Deciding to come out takes courage. But after thinking about it you may decide not to come out, or not to come to everyone. That’s OK too. Whatever you decide, nobody should make that choice apart from you.
“The strain of having to present a different face to the world than one I identified with internally was anxiety-inducing, and meant that, when answering questions about my personal life or significant others, I would always feel… like I had to be on edge to ensure I didn’t ‘slip up’.”
Experiences of stigma and discrimination
There has some been progress towards inclusivity for LGBT+ people in recent years. But there may still be times when you are judged or treated unfairly because of who you are, or who you love. Or because of your mental health problems.
This could happen in:
- the healthcare system
- religious and faith groups
- school, college and university
- wider society.
Experiencing discrimination can increase your risk of poor mental health. And the fear of being discriminated against may mean you are less likely to seek support.
It’s important to know your legal rights. Certain kinds of discrimination are illegal, Hong Kong has four anti-discrimination laws under The Hong Kong Bill of Rights Ordinance 1991 relating to sex, disabilities, family status, and race. However, there are currently no laws against anti-LGBT discrimination.
Social Isolation, exclusion and rejection
If those around you don’t accept you, you may feel excluded and rejected from important parts of your life. This might include family, work, social events and faith communities.
These connections are often important parts of our identities. Feeling cut off from them can make you feel isolated, lonely and insecure.
This is very upsetting, but it’s important to remember that it is not your fault, and you are not alone. Other LGBT+ people have faced similar struggles and may understand what you’re going through.
You might find it helpful to talk to other LGBT+ people, and share experiences. This is often called peer support. It can be online or in person. Our page on LGBT+ mental health support lists some options.
“I felt like I had to no choice but to hang out with my friends, not be out, hear homophobic language and just blend in. I could not be who I really was around certain people.”
Everyone experiences stress in their lives. But not everyone lives with the stress of social stigma and discrimination.
When you face this because you are in a minority community, like being LGBT+, we call it ‘minority stress’. It means people in this group live with higher stress compared to the general population.
You might be even more affected if you feel like you’re part of a minority within a minority. For example, if you are bi, trans or non-binary you may feel stigma even from within the LGBT+ community.
Living with minority stresses can have an impact on your physical and mental health.
You might find our pages on managing stress useful.
“I could not join the LGBT network at my university because the group was biphobic. I heard many of the members using the terms ‘greedy’ or ‘confused’. I couldn’t be my whole self anywhere.”
‘Conversion therapy’ is sometimes referred to as ‘cure’ therapy or ‘reparative’ therapy. It means any treatment that attempts to change or suppress your LGBT+ identity.

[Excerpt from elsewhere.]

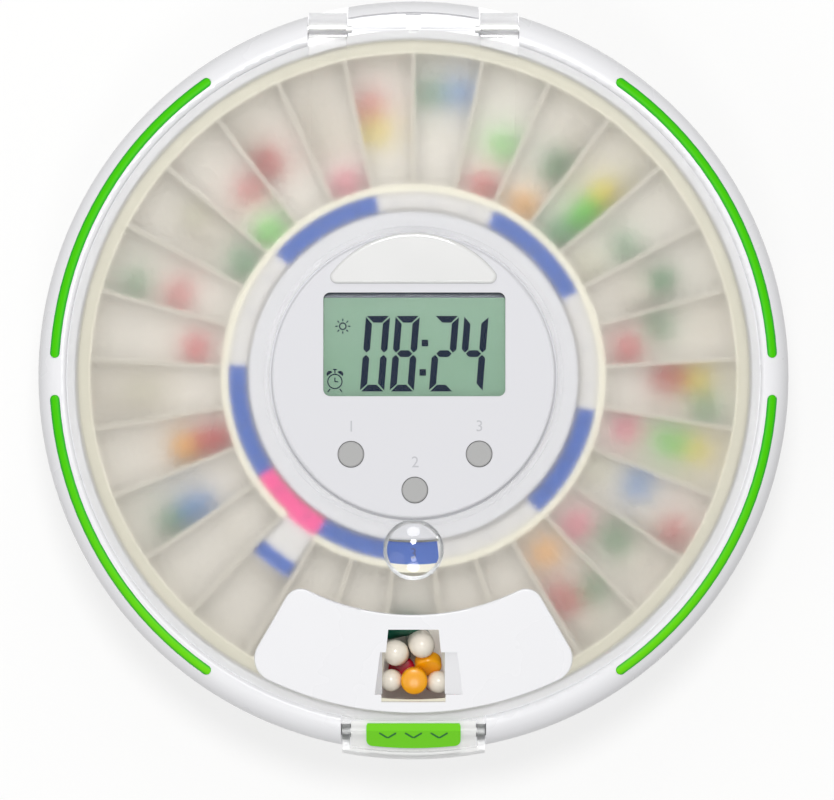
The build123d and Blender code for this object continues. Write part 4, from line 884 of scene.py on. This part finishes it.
class PILL_OT_doses(bpy.types.Operator):
    """Fills the carousel's compartments with tablets and capsules"""

    bl_idname = "pill.doses"
    bl_label = "Doses"

    # kind, colour of the cap or tablet, colour of the capsule's body, distance from the axis in mm and angle
    # in degrees; each lies on its compartment's floor
    LOAD = (
        ("capsule", "pill_white", "pill_green", 79.4, 56.0),
        ("capsule", "pill_yellow", "pill_lime", 73.6, 44.2),
        ("tablet", "pill_green", None, 61.0, 45.3), ("tablet", "pill_green", None, 72.3, 31.8),
        ("tablet", "pill_cream", None, 62.0, 33.0), ("capsule", "pill_green", "pill_white", 74.0, 21.2),
        ("tablet", "pill_green", None, 74.6, 12.0), ("tablet", "pill_red", None, 64.0, 5.5),
        ("capsule", "pill_yellow", "pill_red", 79.6, 0.6), ("tablet", "pill_green", None, 87.0, -6.2),
        ("tablet", "pill_pink", None, 64.8, -11.4), ("capsule", "pill_yellow", "pill_lime", 82.4, -14.6),
        ("tablet", "pill_blue", None, 74.0, -25.6), ("capsule", "pill_red", "pill_white", 84.6, -31.9),
        ("capsule", "pill_white", "pill_green", 80.6, -39.2), ("tablet", "pill_pink", None, 66.6, -42.0),
        ("tablet", "pill_orange", None, 67.0, -53.0), ("capsule", "pill_white", "pill_red", 83.4, -55.6),
        ("tablet", "pill_green", None, 82.4, -49.6), ("tablet", "pill_red", None, 81.9, 100.6),
        ("tablet", "pill_yellow", None, 73.4, 98.2), ("tablet", "pill_blue", None, 85.4, 80.4),
        ("tablet", "pill_green", None, 84.4, 88.4), ("capsule", "pill_white", "pill_red", 80.6, 124.5),
        ("tablet", "pill_red", None, 73.6, 130.4), ("tablet", "pill_pink", None, 61.2, 109.0),
        ("tablet", "pill_lime", None, 61.0, 134.4), ("capsule", "pill_cream", "pill_white", 75.6, 141.6),
        ("tablet", "pill_green", None, 61.0, 146.2), ("tablet", "pill_green", None, 86.8, 161.4),
        ("tablet", "pill_red", None, 73.6, 163.6), ("tablet", "pill_red", None, 65.0, 173.4),
        ("capsule", "pill_orange", "pill_red", 64.6, 196.8),
        ("capsule", "pill_green", "pill_blue", 78.8, 210.4),
        ("tablet", "pill_lime", None, 74.0, 68.4), ("tablet", "pill_red", None, 60.6, 70.0),
        ("tablet", "pill_orange", None, 61.0, 57.6), ("capsule", "pill_white", "pill_cream", 84.0, 183.0),
        ("tablet", "pill_white", None, 88.0, 13.4), ("tablet", "pill_cream", None, 87.0, 44.0),
        ("capsule", "pill_white", "pill_white", 80.0, 110.0), ("tablet", "pill_cream", None, 62.0, -25.0),
    )

    # inner and outer wall of a compartment, the step between its two floors and the room left there
    INNER_WALL, OUTER_WALL = 0.0566, 0.0951
    STEP, STEP_ROOM = 0.0693, 0.0003
    # room left to the dividers and to the floor
    SIDE_ROOM, FLOOR_ROOM = 0.0007, 0.0001

    # the dose in the dispensing window: model, place with its height above the floor, and tilt
    WINDOW = (
        ("upright", (0.0019, -0.0781, 0.0122), (0.10, 0.08, 0)),
        ("upright", (-0.0049, -0.0818, 0.0116), (-0.10, -0.06, 0)),
        ("lying", (-0.0040, -0.0735, 0.0120), (0, 0.95, 0.3)),
        ("small", (-0.0063, -0.0897, 0.0102), (-0.05, -0.05, 0)),
        ("small", (0.0067, -0.0902, 0.0102), (-0.05, 0.10, 0)),
        ("orange", (0.0002, -0.0893, 0.0186), (0.12, 0.0, 0)),
        ("orange", (0.0043, -0.0846, 0.0146), (0.86, 0.12, 0)),
        ("deep", (-0.0035, -0.0866, 0.0085), (0, 0, 0)),
    )

    def execute(self, context):
        shape = settings().doses
        dice = random.Random(shape.seed)
        coats = {
            name: moulded(name, color, 0.28, drift=0.05, depth=0.02, coat=0.3)
            for name, color in PILL_COLORS.items()
        }
        models, pieces = {}, []
        for kind, outer, inner, mm, degrees in self.LOAD:
            key = (kind, outer, inner)
            if key not in models:
                models[key] = (
                    capsule(shape.capsule_length, shape.capsule_radius, coats[inner], coats[outer])
                    if kind == "capsule" else tablet(shape.tablet_radius, shape.tablet_height, coats[outer])
                )
            pieces.append(self.lay(models[key], kind, mm * MM, degrees, dice.uniform(0, 3)))
        home = self.window_dose(coats)
        drop(*models.values())
        load = join(pieces, "doses")
        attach(load, "tray")
        shown = join(home, "window_doses")
        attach(shown, "tray")
        return {"FINISHED"}

    def lay(self, model, kind, r, degrees, roll):
        """Lays a dose in its compartment, clear of the walls and of the step between its two floors."""
        shape = settings().doses
        if kind == "capsule":
            reach = shape.capsule_length / 2
            half = rise = shape.capsule_radius
        else:
            reach = half = shape.tablet_radius
            rise = shape.tablet_height * TABLET_SWELL / 2
        r = min(max(r, self.INNER_WALL + reach), self.OUTER_WALL - reach)
        # a capsule may bridge the step, and then lies at the height of the upper floor
        upper = r < self.STEP if kind == "tablet" else r - reach < self.STEP
        if kind == "tablet":
            r = min(r, self.STEP - reach) if upper else max(r, self.STEP + reach + self.STEP_ROOM)
        middle = sector_angle(round((FRONT - degrees) / SECTOR))
        room = (r - reach) * math.sin(math.radians(SECTOR / 2)) - self.SIDE_ROOM - half
        side = max(-room, min(room, r * math.sin(math.radians(degrees) - middle)))
        level = top_of("tray_steps" if upper else "tray_floor") + self.FLOOR_ROOM + rise
        turn = place = Matrix.Rotation(middle, 4, "Z")
        if kind == "capsule":
            turn = place @ Matrix.Rotation(math.pi / 2, 4, "Y")
        turn = turn @ Matrix.Rotation(roll, 4, "Z")
        return copy_to(model, place @ Vector((r, side, level)), turn.to_euler())

    def window_dose(self, coats):
        """The dose under the dispensing window: capsules on end and tablets leaning on them."""
        models = {
            "upright": capsule(0.0222, 0.0037, coats["pill_dark_green"], coats["pill_white"]),
            "lying": capsule(0.0150, 0.0034, coats["pill_dark_green"], coats["pill_dark_green"]),
            "small": capsule(0.0196, 0.0032, coats["pill_red"], coats["pill_white"]),
            "orange": tablet(0.0040, 0.0038, coats["pill_orange"]),
            "deep": tablet(0.0040, 0.0038, coats["pill_red"]),
        }
        floor = top_of("tray_floor")
        pieces = [copy_to(models[name], (x, y, floor + z), tilt) for name, (x, y, z), tilt in self.WINDOW]
        drop(*models.values())
        return pieces


# ---------------------------------------------------------------- latch mark
class PILL_OT_latch_mark(bpy.types.Operator):
    """Adds three raised chevrons to the green pad, pointing at the edge to press"""

    bl_idname = "pill.latch_mark"
    bl_label = "Latch mark"

    # one arm of a chevron: length, width and thickness
    ARM = (0.0032, 0.00055, 0.00012)
    CHEVRONS_X, CHEVRONS_Y = (-0.0075, 0.0, 0.0075), -0.1049
    # from a chevron's middle to the middle of each arm, and how far the arm leans, in radians
    ARM_X, ARM_LEAN = 0.00125, 0.62
    # the pad's sloping face: its run and rise, and a line on it
    SLOPE = math.atan2(3.5, 6.2)
    FACE_Y, FACE_Z = -0.1033, 0.05292

    def execute(self, context):
        line = segment(*self.ARM)
        pieces = []
        for x in self.CHEVRONS_X:
            for side in (-1, 1):
                place = (x + side * self.ARM_X, self.CHEVRONS_Y, 0)
                pieces.append(copy_to(line, place, (0, 0, side * self.ARM_LEAN)))
        drop(line)
        mark = join(pieces, "latch_chevrons")
        # lay the chevrons on the sloping face of the pad
        select_only(mark)
        edit_all()
        bpy.ops.transform.rotate(
            value=-self.SLOPE, orient_axis="X", center_override=(0, self.FACE_Y, 0), orient_type="GLOBAL"
        )
        bpy.ops.transform.translate(value=(0, 0, self.FACE_Z))
        leave_edit()
        paint(mark, moulded("pad_print", (0.01, 0.16, 0.02), 0.4, drift=0.05))
        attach(mark, "latch")
        return {"FINISHED"}


# ---------------------------------------------------------------- finishes
class PILL_OT_finishes(bpy.types.Operator):
    """Gives every CAD piece its finish"""

    bl_idname = "pill.finishes"
    bl_label = "Finishes"

    def execute(self, context):
        materials = finish_materials()
        missing = set(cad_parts) - {node for nodes in FINISHES.values() for node in nodes}
        if missing:
            raise RuntimeError(f"no finish for {sorted(missing)}")
        for finish, nodes in FINISHES.items():
            for node in nodes:
                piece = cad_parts[node]
                if not piece.material_slots:
                    piece.data.materials.append(materials[finish])
                for place in piece.material_slots:
                    place.material = materials[finish]
        return {"FINISHED"}


# ---------------------------------------------------------------- studio
class PILL_OT_studio(bpy.types.Operator):
    """Adds the pale floor, the soft lights and the camera above the dispenser"""

    bl_idname = "pill.studio"
    bl_label = "Studio"

    # the rim's height, which the camera's frame is measured at, and the camera's place and sensor
    RIM = 0.052
    CAMERA_X, CAMERA_Y = 0.00103, -0.0069
    SENSOR = 36.0
    CLIP_START, CLIP_END = 0.01, 20
    FLOOR_SIDE = 6
    FLOOR_GLOW = 0.68
    # the world's light, and what gloss and glass see of it on top
    WORLD_LIGHT, WORLD_MIRRORED = 0.40, 0.45
    AIM = Vector((0, 0, 0.03))
    # name, place, size, and share of the key light's power
    LAMPS = (
        ("key_light", (0.0, 0.33, 1.36), 0.3, 0.80),
        ("back_light", (0.0, 1.15, 0.95), 0.9, 0.20),
        ("fill_light", (-0.75, -0.55, 1.0), 0.8, 0.16),
        ("front_light", (0.0, -0.52, 1.25), 0.3, 0.16),
    )

    def execute(self, context):
        studio = settings().studio
        self.floor()
        self.world(context.scene)
        for name, place, size, share in self.LAMPS:
            self.lamp(name, place, size, studio.key_power * share)
        self.camera(context.scene, studio)
        context.scene.view_settings.view_transform = "Standard"
        return {"FINISHED"}

    def mirrored(self, tree, path):
        """1 for a ray that gloss or glass sends on."""
        return math_node(tree, "MAXIMUM", path["Is Glossy Ray"], path["Is Transmission Ray"])

    def floor(self):
        """A pale floor that glows only towards the camera, gloss and glass."""
        bpy.ops.mesh.primitive_plane_add(size=self.FLOOR_SIDE, location=(0, 0, 0))
        floor = bpy.context.active_object
        floor.name = "floor"
        material, tree, shader = bare_material("floor_white")
        fill(tree, shader, Base_Color=(0.34, 0.34, 0.335, 1), Roughness=0.9, Specular_IOR_Level=0.0)
        path = tree.nodes.new("ShaderNodeLightPath").outputs
        seen = math_node(tree, "MAXIMUM", path["Is Camera Ray"], self.mirrored(tree, path))
        dark = add_node(tree, "Emission", Strength=0.0)
        glow = add_node(tree, "Emission", Strength=self.FLOOR_GLOW)
        glow_seen = mix_shaders(tree, seen, dark.outputs["Emission"], glow.outputs["Emission"])
        both = tree.nodes.new("ShaderNodeAddShader")
        tree.links.new(shader.outputs["BSDF"], both.inputs[0])
        tree.links.new(glow_seen, both.inputs[1])
        show_surface(tree, both.outputs["Shader"])
        paint(floor, material)

    def world(self, scene):
        scene.world = bpy.data.worlds.new("studio_world")
        scene.world.use_nodes = True
        tree = scene.world.node_tree
        mirrored = self.mirrored(tree, tree.nodes.new("ShaderNodeLightPath").outputs)
        level = math_node(tree, "MULTIPLY_ADD", mirrored, self.WORLD_MIRRORED, self.WORLD_LIGHT)
        fill(tree, tree.nodes["Background"], Color=(1, 1, 1, 1), Strength=level)

    def lamp(self, name, place, size, power):
        bpy.ops.object.light_add(type="AREA", location=place)
        lamp = bpy.context.active_object
        lamp.name = name
        lamp.data.shape = "DISK"
        lamp.data.size = size
        lamp.data.energy = power
        lamp.rotation_euler = (self.AIM - Vector(place)).to_track_quat("-Z", "Y").to_euler()

    def camera(self, scene, studio):
        """The camera, straight above the dispenser."""
        place = (self.CAMERA_X, self.CAMERA_Y, self.RIM + studio.camera_height)
        bpy.ops.object.camera_add(location=place, rotation=(0, 0, 0))
        camera = bpy.context.active_object
        camera.name = "photo_camera"
        camera.data.sensor_width = self.SENSOR
        camera.data.lens = self.SENSOR * studio.camera_height / studio.frame_width
        camera.data.clip_start = self.CLIP_START
        camera.data.clip_end = self.CLIP_END
        scene.camera = camera


class PILL_PT_panel(bpy.types.Panel):
    """Steps that dress the dispenser"""

    bl_label = "Pill Dispenser"
    bl_idname = "PILL_PT_panel"
    bl_space_type = "VIEW_3D"
    bl_region_type = "UI"
    bl_category = "Dispenser"

    def draw(self, context):
        column = self.layout.column()
        for operator in STEPS:
            column.operator(operator.bl_idname)
        chosen = context.scene.pill_dispenser
        for group in (chosen.display, chosen.doses, chosen.finish, chosen.studio):
            box = self.layout.box()
            for name in group.bl_rna.properties.keys():
                if name not in ("rna_type", "name"):
                    box.prop(group, name)


STEPS = (
    PILL_OT_finishes, PILL_OT_display, PILL_OT_numbers, PILL_OT_doses, PILL_OT_latch_mark, PILL_OT_studio
)
CLASSES = (
    DisplaySettings, DoseSettings, FinishSettings, StudioSettings, DispenserSettings, *STEPS, PILL_PT_panel
)


def register():
    for item in CLASSES:
        bpy.utils.register_class(item)
    bpy.types.Scene.pill_dispenser = PointerProperty(type=DispenserSettings)


def unregister():
    del bpy.types.Scene.pill_dispenser
    for item in reversed(CLASSES):
        bpy.utils.unregister_class(item)


def main():
    register()
    bpy.ops.object.select_all(action="DESELECT")
    bpy.ops.pill.finishes()
    bpy.ops.pill.display()
    bpy.ops.pill.numbers()
    bpy.ops.pill.doses()
    bpy.ops.pill.latch_mark()
    bpy.ops.pill.studio()


if __name__ == "__main__":
    main()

These treatments are unethical and harmful. Research evidence has found that they damage your mental health and wellbeing. Among other things, they can cause:
In Hong Kong the practice is still legal, despite pressure from local and international groups for the practice to be banned. Be aware of this when seeking help, as rare instances of a small minority of social workers still recommending conversion therapy to young people have been reported. Homosexuality was removed from the Chinese Psychiatric Society’s classification of mental disorders in 2001, your sexuality or gender identity is not a disorder and therefore you do not require this harmful “treatment”.